珍しいローカル紙パック牛乳があったら飲むのを決めています。今回は南会津の道の駅で「角田牛乳」を発見しました。パッケージでどこが産地がわからない珍しいタイプ。
大田原市で食べるとちぎ和牛、まつ坂のカルビ定食
福島県側の尾瀬帰りに食べる店をいつも悩むのだが、良い店を発見した。大田原市にある「まつ坂」という店。
昭和からありそうな店内で、とちぎ和牛が低価格で食べられる店です。ステーキは3000円オーバーしますが、大体のメニューは2000円以下です。

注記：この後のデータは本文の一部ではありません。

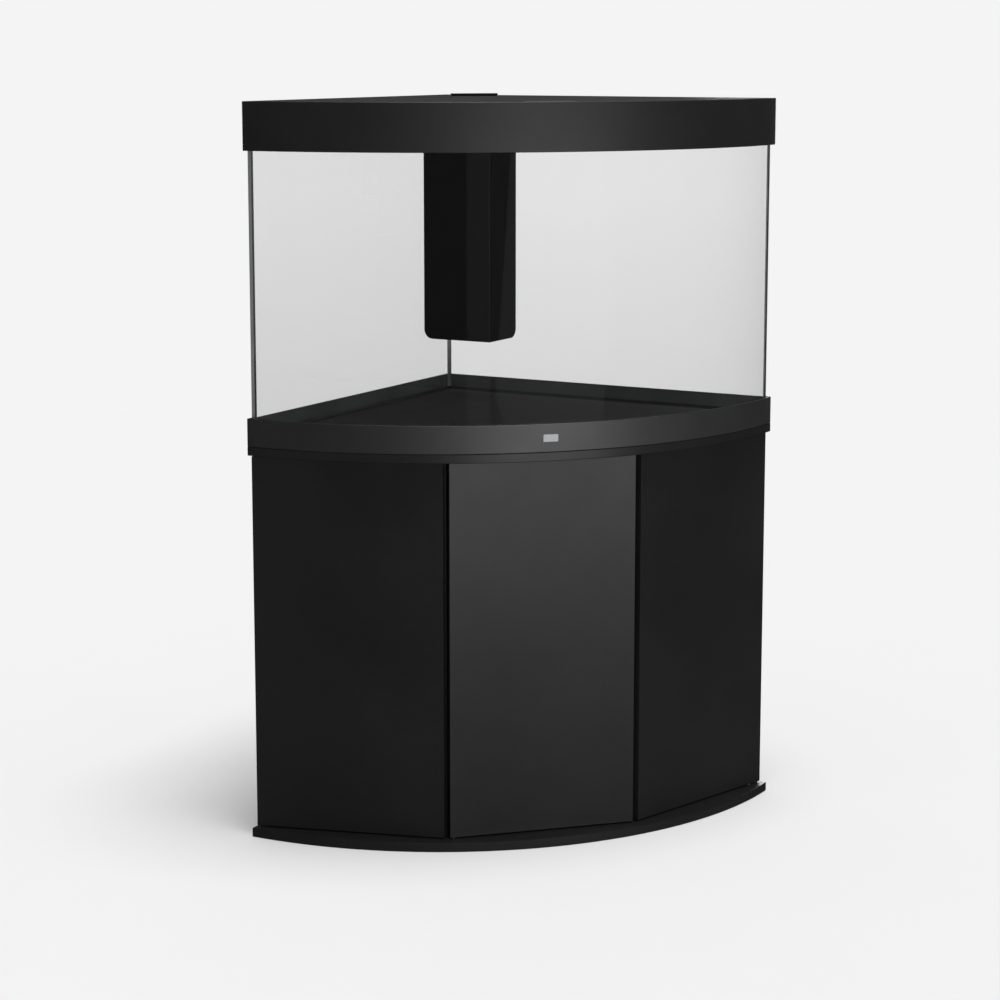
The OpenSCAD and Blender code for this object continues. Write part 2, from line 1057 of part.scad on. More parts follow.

和牛極上カルビセットをオーダーしました。お肉がたっぷり入って税込1540円です。
このお肉が皇室御用達かはわかりませんが、御料牧場がある栃木県は和牛の質がとても高い。とろけるようなお肉と特製のタレで無限にご飯が食べれます…。
粗めのひき肉が歯ごたえ抜群、シチューハンバーグも絶品です。
檜枝岐村で食べれればよかったのですが、店が閉まっている時間で…。母親の念願だった会津駒ヶ岳の登山を終えて、自宅へと帰りました。
会津駒ヶ岳・中門岳の登山を終えて
会津駒ヶ岳の登山は、計三回いずれも思い出が深く、一度目は豪雨のキャンプから裸の仲間との登山。二度目は山頂でプロポーズ計画がある仲間とすれ違ってしまい、気まずかったのか下山後の車中でプロポーズさせてしまうエピソードがある山です。そして、今回は4~5年かけて母親のリクエストに応えると言う登山でした。
会津駒ヶ岳は雪解けした夏の似合う山だと思います。
雪の残っている6月や10月から始める草紅葉、シーズンごとの魅力はありますが、ワタスゲタやハクサンコザクラが彩るグリーンシーズンの7月~8月こそが、会津駒ヶ岳の真骨頂だと思います。
猛暑日で過酷な樹林帯歩きでしたが、標高2000mの高層湿原は涼しい風が吹き、目に優しいグリーンに溢れていました。3時間続く、単調な登りも許せるほどのご褒美です。
出発を早めにして、稜線歩きが爽快な中門岳まで歩いてみて下さい。
コメント
行きたい!めちゃ行きたい!!
関東からの遠さと、ここまで来たら尾瀬にしようかなと、気を迷わせる檜枝岐村の位置が悩ましい!
コメントありがとうございます。
関東からは遠いですよ…。何より栃木で高速降りてからが異常に長いです。秘境とは思えない道のきれいさはありますけど。
宿泊施設、キャンプ場がたくさんあるので、一泊、欲を言えば二泊以上したいですね!